I watched Agents of SHIELD for a few seasons and then felt increasingly disappointed by it. At the time, I was tired of the same characters making the same mistakes over and over—but they were making them with the same people, too. Having those more developed connections might have led to more interesting plots, or at the very least made the mistakes feel less repetitive!
stargazercmc: (agents of shield-coulson and may)

[personal profile] stargazercmc 2020-09-28 11:35 pm (UTC)(link)
It has been a long time since I've watched Torchwood, but this post is making me want to rewatch it. I loved Owen (mostly because I always love the broken characters best), and there was always more bubbling under the surface with him than almost every other character.

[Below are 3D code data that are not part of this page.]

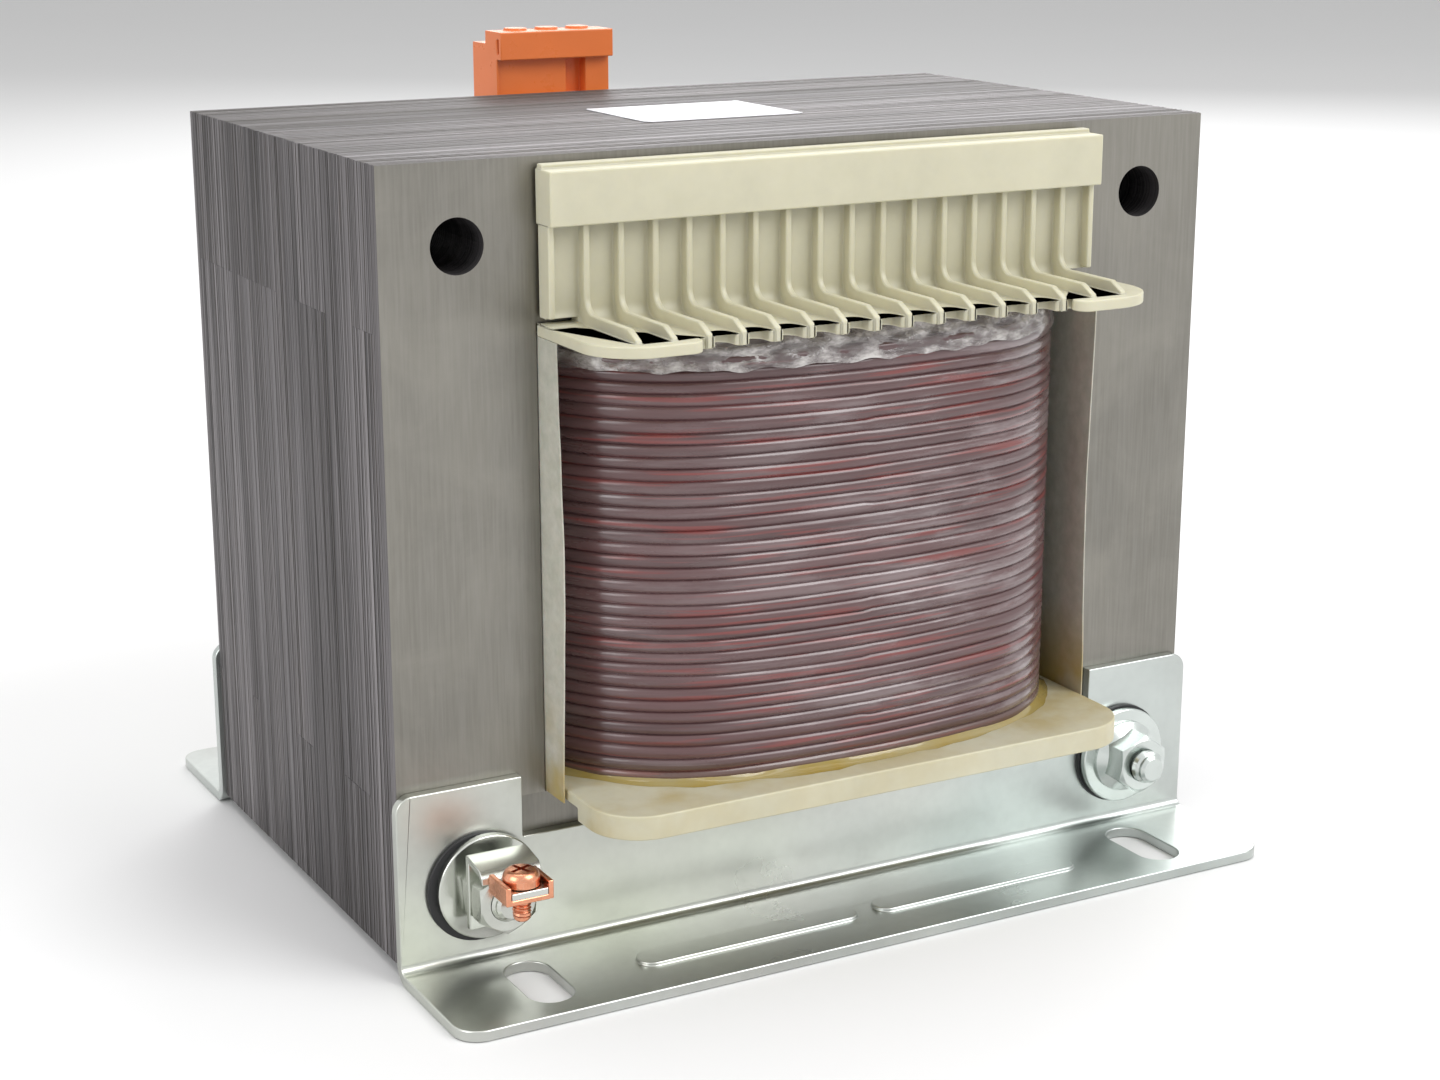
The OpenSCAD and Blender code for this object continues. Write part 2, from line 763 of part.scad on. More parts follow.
module terminal_housing() {
    screw_y = cage_y + cage_d / 2;
    color("darkorange") difference() {
        union() {
            mirror([0, 1, 0]) along_x(block_x, block_w) terminal_section();
            for (i = [0:pole_n - 1])
                translate([pole_x(i), block_y + raised_d / 2 + 0.5, block_top - 1])
                    cylinder(d = raised_d - 1.1, h = 1.6, $fn = 48);
        }
        for (i = [0:pole_n - 1]) {
            translate([pole_x(i) - cage_w / 2, cage_y, cage_z]) cube([cage_w, cage_d, cage_h]);
            translate([pole_x(i), screw_y, cage_z]) cylinder(d = 5.4, h = block_h, $fn = 48);
            translate([pole_x(i), block_back - 3, cage_z + cage_h / 2]) rotate([-90, 0, 0])
                cylinder(d = entry_d, h = 5, $fn = 48);
            translate([lead_x(i), screw_y, bar_z - 3])
                cylinder(d = lead_d + 0.4, h = cage_z - bar_z + 4, $fn = 48);
        }
        // Shallow recess under the lip, with a deeper pocket at one end
        translate([block_x - block_w / 2 + 0.6, block_y - 1, block_z + 1.5])
            cube([block_w - 7.4, 1.7, block_h - brow_h - 1.49]);
        translate([pole_x(pole_n - 1) - 0.55 * pole_pitch, block_y - 1, block_z + 1.5])
            cube([0.6 * pole_pitch, 4.5, block_h - brow_h - 1.49]);
        // Slits for marking strips at the two ends of the lip
        for (side = [-1, 1])
            translate([block_x + side * block_w / 2 - 2.5, block_y - 1.3, block_top - 5.6])
                cube([5, 1.1, 3.8]);
    }
}

module terminal_cages() {
    color("khaki") for (i = [0:pole_n - 1])
        translate([pole_x(i) - cage_w / 2 + seat, cage_y + seat, cage_z + seat]) difference() {
            cube([cage_w - 2 * seat, cage_d - 2 * seat, cage_h - 2 * seat]);
            translate([1.1, -1, 1.1])
                cube([cage_w - 2 * seat - 2.2, cage_d + 2, cage_h - 2 * seat - 3]);
            translate([cage_w / 2 - seat, cage_d / 2 - seat, cage_h - 4])
                cylinder(d = 3, h = 5, $fn = 32);
            translate([cage_w / 2 - seat, cage_d / 2 - seat, -1])
                cylinder(d = 2.2, h = 5, $fn = 32);
        }
}

module terminal_screws() {
    color("silver") for (i = [0:pole_n - 1])
        translate([pole_x(i), cage_y + cage_d / 2, cage_z + cage_h]) {
            difference() {
                cylinder(d = 5, h = 2, $fn = 48);
                translate([-3, -0.4, 1.1]) cube([6, 0.8, 2]);
            }
            translate([0, 0, -3.4]) cylinder(d = 2.9, h = 3.5, $fn = 32);
        }
}

// A lead leaves the coil under the flange, rises through a notch and turns twice to reach its
// pole from below. Seen from the side, with straight runs and quarter bends
module lead_wires() {
    r = lead_d / 2 + 1.2;
    turn_y = -face - scallop_reach + notch_d - notch_w / 2 + 0.2;
    start_z = high_flange_z - lead_d / 2 - 0.4;
    cage_mid = cage_y + cage_d / 2;
    back = -turn_y - cage_mid - 2 * r;
    shelf_z = bar_z - 8;
    color("firebrick") for (i = [0:pole_n - 1]) translate([lead_x(i), 0, 0]) {
        run([0, -turn_y - r, start_z], [90, 0, 0], 6);
        bend([0, -turn_y - r, start_z + r], 0, r);
        run([0, -turn_y, start_z + r], [0, 0, 0], shelf_z - r - start_z - r);
        bend([0, -turn_y - r, shelf_z - r], 1, r);
        run([0, -turn_y - r, shelf_z], [90, 0, 0], back);
        bend([0, cage_mid + r, shelf_z + r], 2, r);
        run([0, cage_mid, shelf_z + r], [0, 0, 0], cage_z - shelf_z - r);
    }
}

// A lead goes up through the notch nearest to its pole
function lead_x(i) = (round(pole_x(i) / rib_pitch + (rib_n % 2) / 2) - (rib_n % 2) / 2) * rib_pitch;

module run(from, turn, length) {
    translate(from) rotate(turn) cylinder(d = lead_d, h = length, $fn = 24);
}

// A quarter ring in the YZ plane: 0 from +Y up, 1 from +Z back, 2 from -Y up
module bend(centre, quarter, r) {
    start = [-90, 0, 180][quarter];
    translate(centre) rotate([90, 0, 90]) rotate(start)
        rotate_extrude(angle = 90, $fn = 48) translate([r, 0]) circle(d = lead_d, $fn = 24);
}

// ---- Label ------------------------------------------------------------------------------

module label() {
    color("white") translate([0, 0, core_z + core_h]) linear_extrude(label_t)
        square([label_w, label_d], center = true);
}

e_packet(1);  // e_packet_1
e_packet(2);  // e_packet_2
e_packet(3);  // e_packet_3
e_packet(4);  // e_packet_4
e_packet(5);  // e_packet_5
e_packet(6);  // e_packet_6
e_packet(7);  // e_packet_7
e_packet(8);  // e_packet_8
e_packet(9);  // e_packet_9
i_packet(1);  // i_packet_1
i_packet(2);  // i_packet_2
i_packet(3);  // i_packet_3
i_packet(4);  // i_packet_4
i_packet(5);  // i_packet_5
i_packet(6);  // i_packet_6
i_packet(7);  // i_packet_7
i_packet(8);  // i_packet_8
i_packet(9);  // i_packet_9
bobbin_tube();
front_flange();
rear_flange();
bottom_flange();
inner_winding();
layer_insulation();
outer_winding();
coil_film();
left_liner();
right_liner();
front_bracket();
rear_bracket();
clamping_bolts();
insulating_sleeves();
insulating_washers();
plain_washers();
flange_nut();
thin_nut();
full_nut();
earth_tab();
earth_saddle();
earth_screw();
terminal_housing();
terminal_cages();
terminal_screws();
lead_wires();
label();
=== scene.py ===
"""Dressed model of a laminated chassis transformer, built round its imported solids."""

import math

import bmesh
import bpy
from mathutils import Matrix, Vector, noise


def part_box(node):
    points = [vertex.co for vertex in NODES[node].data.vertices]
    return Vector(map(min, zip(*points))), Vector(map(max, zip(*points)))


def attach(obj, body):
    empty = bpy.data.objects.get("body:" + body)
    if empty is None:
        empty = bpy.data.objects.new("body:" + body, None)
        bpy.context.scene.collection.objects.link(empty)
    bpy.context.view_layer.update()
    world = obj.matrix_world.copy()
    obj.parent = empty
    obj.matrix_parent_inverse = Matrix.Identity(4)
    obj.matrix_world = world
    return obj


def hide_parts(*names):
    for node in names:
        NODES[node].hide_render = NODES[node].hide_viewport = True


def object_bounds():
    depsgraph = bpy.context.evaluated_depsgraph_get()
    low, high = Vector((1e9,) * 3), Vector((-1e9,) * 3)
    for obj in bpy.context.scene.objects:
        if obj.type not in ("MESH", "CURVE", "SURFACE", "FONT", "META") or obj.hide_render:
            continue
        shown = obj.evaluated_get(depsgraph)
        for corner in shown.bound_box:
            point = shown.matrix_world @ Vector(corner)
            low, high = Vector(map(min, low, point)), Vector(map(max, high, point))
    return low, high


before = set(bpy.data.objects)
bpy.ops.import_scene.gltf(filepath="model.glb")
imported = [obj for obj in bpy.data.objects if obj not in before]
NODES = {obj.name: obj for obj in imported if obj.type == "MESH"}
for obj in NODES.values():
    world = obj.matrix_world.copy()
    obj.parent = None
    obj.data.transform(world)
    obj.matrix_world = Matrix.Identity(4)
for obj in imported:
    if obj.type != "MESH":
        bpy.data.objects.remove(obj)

bl_info = {
    "name": "Chassis transformer",
    "version": (1, 0, 0),
    "blender": (4, 5, 0),
    "location": "View3D > Sidebar > Transformer",
    "description": "Dresses the solids of a laminated chassis transformer",
    "category": "Object",
}

CAD_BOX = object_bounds()
MM = 0.001
BODY = "root"

PACKETS = 9
FRONT_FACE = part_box("e_packet_1")[0].y
CORE_LOW = min(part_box("e_packet_1")[0].z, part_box("i_packet_1")[0].z)
CORE_TOP = max(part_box("e_packet_1")[1].z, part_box("i_packet_1")[1].z)
COIL_LOW, COIL_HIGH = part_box("outer_winding")
FILM_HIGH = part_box("coil_film")[1]
BOLT_X = (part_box("full_nut")[0].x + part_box("full_nut")[1].x) / 2
BOLT_Z = (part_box("full_nut")[0].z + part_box("full_nut")[1].z) / 2
BOLT_R, BOLT_PITCH = 4 * MM, 1.25 * MM
CLAMP_R, CLAMP_PITCH = 2 * MM, 0.7 * MM


# ---- Sizes and colours a user may change --------------------------------------------------

def length(name, words, value, low=0.0, high=1.0):
    return bpy.props.FloatProperty(
        name=name, description=words, default=value, min=low, max=high,
        subtype="DISTANCE", unit="LENGTH", precision=5)


def colour(name, words, value):
    return bpy.props.FloatVectorProperty(
        name=name, description=words, default=value, size=3, min=0, max=1, subtype="COLOR")


class CoreLook(bpy.types.PropertyGroup):
    pitch: length("Sheet pitch", "Distance between two sheets of the stack", 0.5 * MM)
    ragged: length("Raggedness", "How far a sheet's edge stands out at most", 0.16 * MM)
    face: colour("Sheet face", "Colour of the rolled face of a sheet", (0.215, 0.205, 0.18))
    edge: colour("Sheet edge", "Colour of the cut edges of the stack", (0.17, 0.16, 0.165))


class BobbinLook(bpy.types.PropertyGroup):
    edge: length("Edge radius", "Rounding of the moulded edges", 0.3 * MM)
    nylon: colour("Nylon", "Colour of the thick mouldings", (0.60, 0.575, 0.435))
    thin: colour("Thin nylon", "Colour of the thin strip in front of the core",
                 (0.37, 0.365, 0.27))
    amber: colour("Varnish", "Colour of the impregnating varnish", (0.42, 0.30, 0.06))


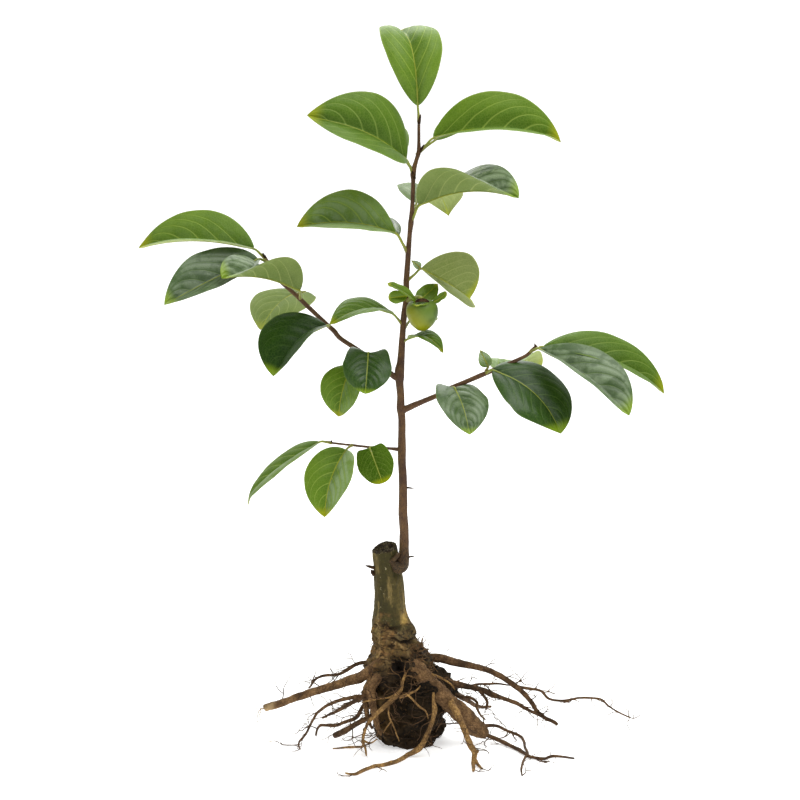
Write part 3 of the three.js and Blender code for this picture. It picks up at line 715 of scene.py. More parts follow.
# %% Blade rule
def blade_rule(tree, size):
    """A two-sided grid on each leaf's point, bent to its midrib, outline, fold and veins."""
    # Two flat grids on each point: place runs from foot to tip, offset from margin to margin
    values = {"Size X": 1.0, "Size Y": 1.0, "Vertices X": size["Steps"], "Vertices Y": size["Columns"]}
    grid = made(tree, "GeometryNodeMeshGrid", values)
    here = position(tree)
    x, y, _ = here.parts()
    even = x + 0.5
    grid = store(tree, grid, "place", (even + 0.5 - (even * math.pi).math("COSINE") * 0.5) * 0.5)
    grid = store(tree, grid, "offset", y * 2.0)
    above = store(tree, grid, "side", 0.0)
    below = made(tree, "GeometryNodeFlipFaces", (store(tree, grid, "side", 1.0),))
    both = together(tree, above, below)
    points = made(tree, "GeometryNodeMeshToPoints", {"Mesh": size["Geometry"]})
    leaves = made(tree, "GeometryNodeInstanceOnPoints", {"Points": points, "Instance": both})
    leaves = made(tree, "GeometryNodeRealizeInstances", {"Geometry": leaves})

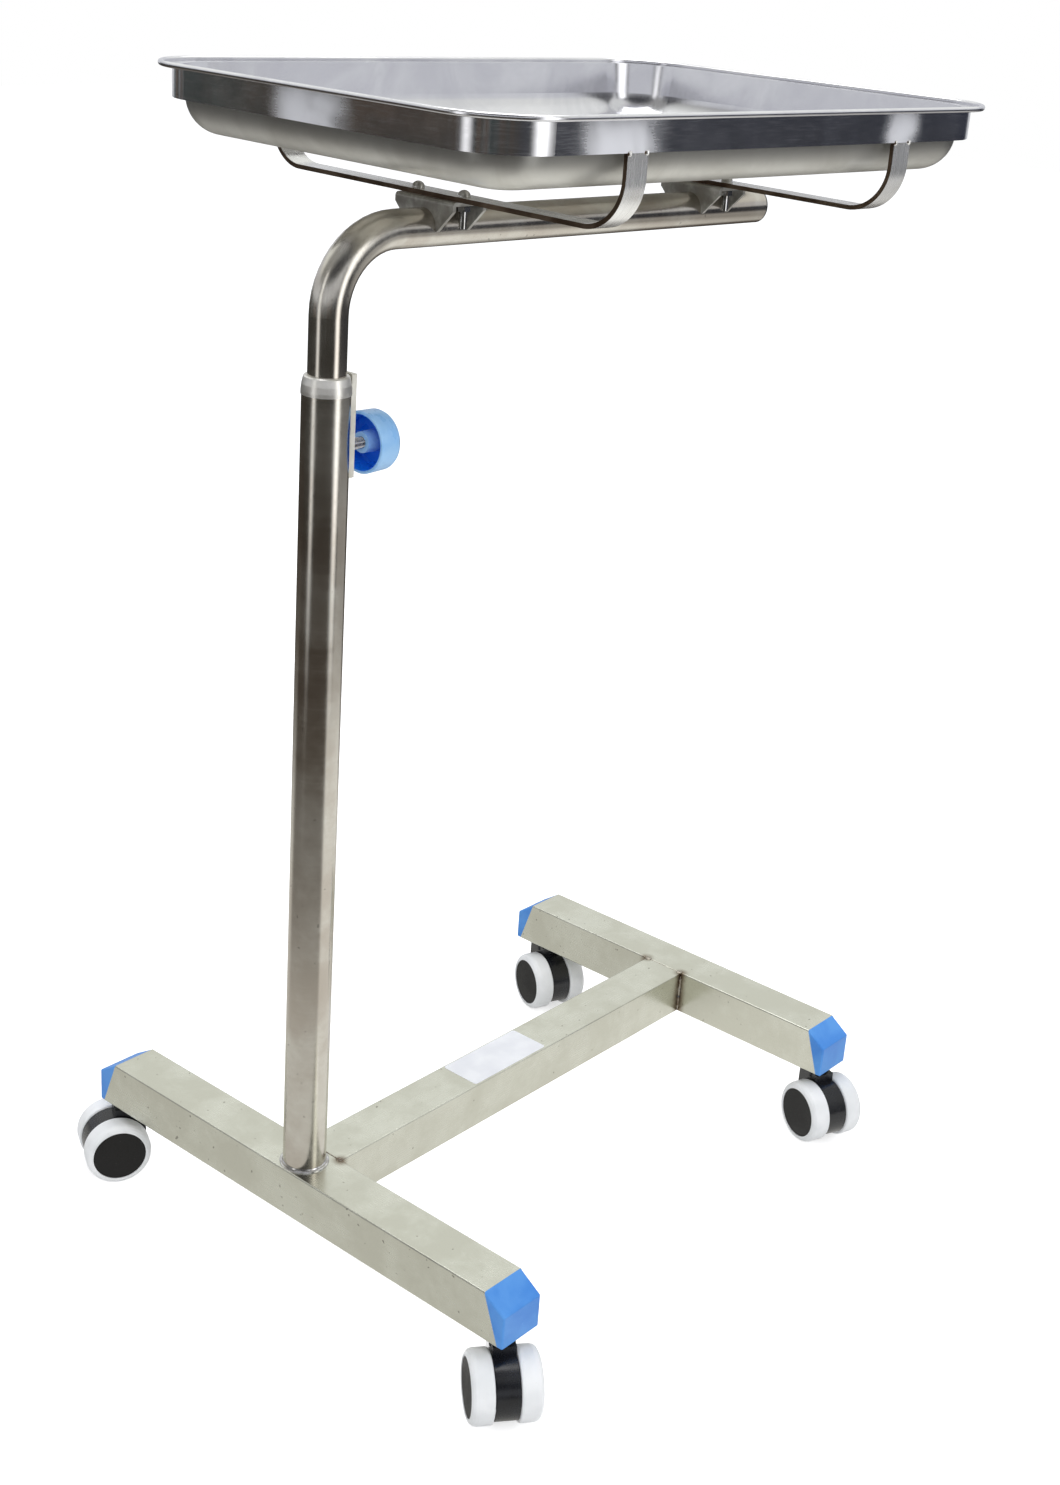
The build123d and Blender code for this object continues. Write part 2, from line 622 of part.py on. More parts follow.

I literally just finished AOS this week, and I agree with you about Daniel Sousa (I'm just starting Agent Carter, so I don't know much else about him outside of AOS thus far). I think the show did "ensemble" much better in the early seasons, which did make me fall for it hard as a teamy goodness show, but the later seasons did kind of splinter off into relationship clumps. While it serviced the couples and "family" units, so to speak, it did make the team dynamic suffer somewhat.

At any rate, I would have liked to see more about Daniel and go much deeper with his reaction to being a man out of time. He just feels a bit too much like a "we have to fulfill this dude's contract" casting for me to be too excited about him as a character on AOS. TBD with Agent Carter.
lokifan: black Converse against a black background (Default)

[personal profile] lokifan 2020-10-13 11:26 am (UTC)(link)
Yes! This is such good meta <3 Exploring various different dynamics within a team is so great and it makes such a difference. And I love your point about willingness to commit. It brings you along with the emotion, and it makes it seem much more real and weighty - the characters actually act like Owen's going to die, because they don't know they're in a TV show.